Niemand in der EU hat ein Interesse daran, Griechenland aus dem Euro-Raum zu jagen. Denn die Folgen wären politisch wie finanziell schwer kalkulierbar. In den vergangenen zwei Jahren sind zwar Brandmauern gegen ein Überschlagen des griechischen Feuers auf andere Länder wie Spanien oder Italien hochgezogen worden. Doch wie die jüngste Entwicklung in Madrid und die Sorgen um den Reformstillstand in Rom zeigen, sind sie wohl immer noch nicht hoch genug.

Gespenst eines zerbröselnden Euro-Raumes gebannt

Eine reformorientierte Regierung in Athen könnte in einer Zeit, in der ein amerikanischer Währungsspekulant und erstaunlicherweise auch die Chefin des Internationalen Währungsfonds (IWF) über den Tod des Euro schwadronieren, ein Signal sein, dass Europa stärker ist, als manche noch zu glauben wagten.

Wenn die Griechen jenen die Macht anvertrauen, die den harten, europäischen Weg gehen wollen, dann lebt die europäische Idee, die manche schon abgeschrieben haben. Es wird noch einiges brauchen, in Athen eine stabile Mehrheit zusammenzubringen und zusammenzuhalten. Die EU und der IWF könnten dazu einiges beitragen. Nicht indem sie von den mit Athen verabredeten, rigiden Spar- und Reformprogrammen Abstriche machen.
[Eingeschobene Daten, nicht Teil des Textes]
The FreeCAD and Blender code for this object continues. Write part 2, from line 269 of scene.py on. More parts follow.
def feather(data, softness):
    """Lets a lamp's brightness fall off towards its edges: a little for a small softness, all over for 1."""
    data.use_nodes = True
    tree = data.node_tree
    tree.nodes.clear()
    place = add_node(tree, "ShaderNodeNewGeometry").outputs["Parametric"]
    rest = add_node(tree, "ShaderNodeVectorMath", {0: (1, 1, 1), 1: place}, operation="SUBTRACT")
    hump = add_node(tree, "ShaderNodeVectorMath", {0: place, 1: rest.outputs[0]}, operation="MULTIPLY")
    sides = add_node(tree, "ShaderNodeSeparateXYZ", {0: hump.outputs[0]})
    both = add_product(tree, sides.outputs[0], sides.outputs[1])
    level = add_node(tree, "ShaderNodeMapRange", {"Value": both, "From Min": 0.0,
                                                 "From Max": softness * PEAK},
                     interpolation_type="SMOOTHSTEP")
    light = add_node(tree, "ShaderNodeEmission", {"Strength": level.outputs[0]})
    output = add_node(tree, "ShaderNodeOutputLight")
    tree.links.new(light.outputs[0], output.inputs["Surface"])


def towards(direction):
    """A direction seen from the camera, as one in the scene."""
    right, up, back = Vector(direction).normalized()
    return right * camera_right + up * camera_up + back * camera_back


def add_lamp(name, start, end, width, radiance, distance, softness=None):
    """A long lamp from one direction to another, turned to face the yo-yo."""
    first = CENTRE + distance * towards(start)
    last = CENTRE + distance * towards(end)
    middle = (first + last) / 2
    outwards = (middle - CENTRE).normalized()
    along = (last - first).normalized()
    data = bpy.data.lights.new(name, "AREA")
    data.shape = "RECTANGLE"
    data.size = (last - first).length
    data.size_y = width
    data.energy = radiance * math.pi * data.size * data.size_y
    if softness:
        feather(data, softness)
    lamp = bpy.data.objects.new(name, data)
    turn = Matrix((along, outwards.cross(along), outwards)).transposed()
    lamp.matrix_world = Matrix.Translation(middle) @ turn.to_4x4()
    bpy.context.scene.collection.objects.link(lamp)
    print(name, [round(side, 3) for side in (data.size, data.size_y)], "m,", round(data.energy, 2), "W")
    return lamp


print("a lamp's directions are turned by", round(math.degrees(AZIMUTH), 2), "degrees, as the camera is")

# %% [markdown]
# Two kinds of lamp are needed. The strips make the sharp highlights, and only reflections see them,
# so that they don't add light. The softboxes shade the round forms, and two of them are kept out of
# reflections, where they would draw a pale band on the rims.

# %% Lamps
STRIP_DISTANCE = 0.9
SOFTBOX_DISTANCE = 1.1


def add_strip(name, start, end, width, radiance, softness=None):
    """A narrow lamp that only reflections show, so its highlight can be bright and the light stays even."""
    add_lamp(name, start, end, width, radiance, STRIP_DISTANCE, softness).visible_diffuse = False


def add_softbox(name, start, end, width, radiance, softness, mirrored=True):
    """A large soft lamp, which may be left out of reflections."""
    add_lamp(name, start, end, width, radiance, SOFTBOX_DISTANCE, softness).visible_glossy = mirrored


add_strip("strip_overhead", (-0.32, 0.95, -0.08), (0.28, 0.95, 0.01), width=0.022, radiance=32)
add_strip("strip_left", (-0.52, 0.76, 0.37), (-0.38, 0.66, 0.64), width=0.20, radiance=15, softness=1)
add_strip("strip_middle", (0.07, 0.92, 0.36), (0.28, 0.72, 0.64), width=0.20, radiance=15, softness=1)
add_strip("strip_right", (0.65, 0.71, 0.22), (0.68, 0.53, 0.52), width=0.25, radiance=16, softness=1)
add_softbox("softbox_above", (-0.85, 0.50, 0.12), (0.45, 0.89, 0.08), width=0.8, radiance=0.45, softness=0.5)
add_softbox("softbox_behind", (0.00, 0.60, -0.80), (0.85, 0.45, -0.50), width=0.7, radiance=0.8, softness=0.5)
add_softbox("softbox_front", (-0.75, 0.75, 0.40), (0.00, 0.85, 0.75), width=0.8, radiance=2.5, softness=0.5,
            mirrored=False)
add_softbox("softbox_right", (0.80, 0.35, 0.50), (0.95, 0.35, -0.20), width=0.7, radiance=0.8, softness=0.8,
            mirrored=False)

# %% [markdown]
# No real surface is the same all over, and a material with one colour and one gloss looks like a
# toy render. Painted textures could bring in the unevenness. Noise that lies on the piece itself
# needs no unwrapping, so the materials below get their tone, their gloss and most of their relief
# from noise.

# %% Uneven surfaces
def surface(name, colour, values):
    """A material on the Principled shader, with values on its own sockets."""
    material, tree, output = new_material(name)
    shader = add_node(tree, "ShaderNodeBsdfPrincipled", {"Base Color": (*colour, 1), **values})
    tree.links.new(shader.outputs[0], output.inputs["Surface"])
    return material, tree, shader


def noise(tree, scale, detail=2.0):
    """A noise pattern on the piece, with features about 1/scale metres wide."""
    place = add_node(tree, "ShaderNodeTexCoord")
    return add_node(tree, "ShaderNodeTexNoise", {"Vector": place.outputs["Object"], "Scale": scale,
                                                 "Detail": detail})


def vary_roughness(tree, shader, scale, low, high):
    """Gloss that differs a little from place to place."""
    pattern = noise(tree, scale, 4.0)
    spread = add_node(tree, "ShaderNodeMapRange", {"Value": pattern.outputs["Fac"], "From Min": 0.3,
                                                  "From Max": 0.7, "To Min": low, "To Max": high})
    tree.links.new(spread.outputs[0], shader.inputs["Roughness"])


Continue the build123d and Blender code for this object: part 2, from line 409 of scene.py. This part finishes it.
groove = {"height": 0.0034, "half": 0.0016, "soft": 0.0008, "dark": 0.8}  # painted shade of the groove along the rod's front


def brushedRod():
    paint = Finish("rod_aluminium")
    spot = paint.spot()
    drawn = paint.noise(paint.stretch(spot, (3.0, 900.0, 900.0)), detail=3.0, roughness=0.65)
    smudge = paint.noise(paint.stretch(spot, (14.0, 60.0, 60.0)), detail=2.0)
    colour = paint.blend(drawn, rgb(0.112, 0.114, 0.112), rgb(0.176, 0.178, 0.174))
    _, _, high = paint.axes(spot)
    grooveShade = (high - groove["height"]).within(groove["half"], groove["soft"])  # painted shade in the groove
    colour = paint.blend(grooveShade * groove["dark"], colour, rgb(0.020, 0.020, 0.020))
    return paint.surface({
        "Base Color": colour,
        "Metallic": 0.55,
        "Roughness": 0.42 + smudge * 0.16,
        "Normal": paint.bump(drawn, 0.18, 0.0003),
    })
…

Das würde das Vertrauen der Märkte in die Entschlossenheit der Europäer weiter erschüttern, die Krise entschieden anzugehen. Sondern indem sie den Griechen mehr Zeit geben, die Auflagen zu erfüllen. Auch Spanien wurde schließlich kürzlich erlaubt, sein Haushaltsdefizit ein Jahr später als verabredet in Ordnung zu bringen.

Gelingt es nun in Athen, Ruhe in die Politik und das Land auf den Weg der Reform zu bringen, dann nutzt das der EU insgesamt. Denn dann muss sich der EU-Gipfel Ende des Monats nicht damit beschäftigen, wieder einmal ein Chaos unter Kontrolle zu bringen. Sondern er kann sich einer neuen Finanzarchitektur für Europa und einem Wachstumsprogramm zuwenden. Das ist für die Bewältigung der Schuldenkrise in der Europäischen Union, die ja weit über Griechenland hinaus reicht, wesentlich wichtiger, als noch ein Rettungsprogramm, das nach ein paar Monaten schon das Papier nicht mehr wert ist, auf das es geschrieben wurde.

Auch wenn die Europäische Zentralbank und die EU-Finanzminister immer wieder kurzfristig werden eingreifen müssen, irrationalen Finanzmärkten in die Arme zu fallen, die Euro-Länder zu Tode spekulieren wollen, muss die Politik nun wieder anfangen, langfristig zu denken und zu gestalten. Dazu haben die Griechen ein wenig beigetragen. Das Gespenst eines Zerbröselns des Euro-Raumes scheint vorerst gebannt.